China, Tang dynasty, 618 – 906 AD
Height: 21 1/2 inches, 54.5 cm

Pottery figure of a foreign groom

A pottery figure of a groom, standing on a rectangular base, his legs spread apart and his right foot turned outwards. He has both hands raised, as if pulling on a rope tether. He wears a knee-length overcoat with upturned collar and a wide lapel. The coat is belted just below his stomach and suspended from the belt, on his hip, is a small leather pouch. He wears high boots with upturned, pointed toes. On his head is a close fitting, double peaked cap. His full beard, moustache and bushy eyebrows are prominent features of his face, as are the well-detailed nose, ears and bulging eyes. The grey pottery is almost completely covered in a layer of white slip, over which the original pigments have been applied: orange and green for the coat, pink for the face and hands, red for the lips and black for the hat and belt.
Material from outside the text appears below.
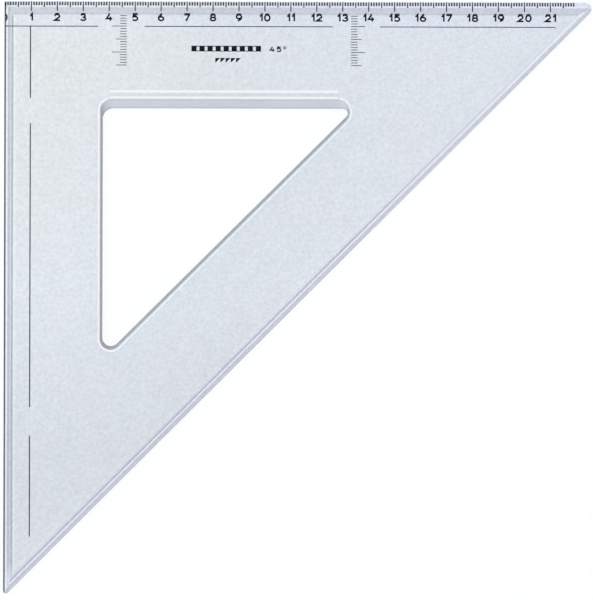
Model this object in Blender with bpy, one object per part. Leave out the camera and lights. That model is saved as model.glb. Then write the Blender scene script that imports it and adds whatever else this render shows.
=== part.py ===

This fine pottery figure represents a groom of Central Asian extraction, perhaps from Persia or Arabia. A glazed figure of a groom with similar facial features was included in a recent exhibition at the British Museum, and is described as “…Central Asian, possibly a Sogdian” 1. Ezekiel Schloss has described the type as Uighur, a Turkish tribe which settled in Turfan in the ninth century AD 2. During the Tang dynasty, intensive travel between China and Central Asia on the Silk Road resulted in about a quarter of a million foreigners living in and around the capital Chang’an 3. The present figure is beautifully observed and modelled, and has a particularly lively stance, finely detailed facial features and expression, and the belted coat gives the impression of slightly straining to contain his bulk. His raised hands originally held a rope tether, to which an animal - most probably a camel or a horse – was attached. His self-confident stance is distinctly un-Chinese and singles him out as a foreigner.

Pottery models of grooms with this high degree of modelling and detail are rare. A comparable figure is in the Victoria & Albert Museum, London4 and several glazed and unglazed examples are in the Morse Collection, now at the Metropolitan Museum of Art, New York 5.

1 See: Gilded Dragons, Buried Treasures from China’s Golden Age, by Carol Michaelson (London 1999), no. 47, pp. 87-88.
2 See: Foreigners in Ancient Chinese Art by Ezekiel Schloss (China Institute in America, New York 1969) no. 8
3 See: T’ang Pottery & Porcelain, by Margaret Medley (London 1981) p. 55.
4 Ibid. plate 46.
5 See: Spirit and Ritual, The Morse Collection of Ancient Chinese Art, by Robert L. Thorp and Virginia Bower, (The Metropolitan Museumof Art, New York 1982) no. 42, 44 and 47, pp 70-75.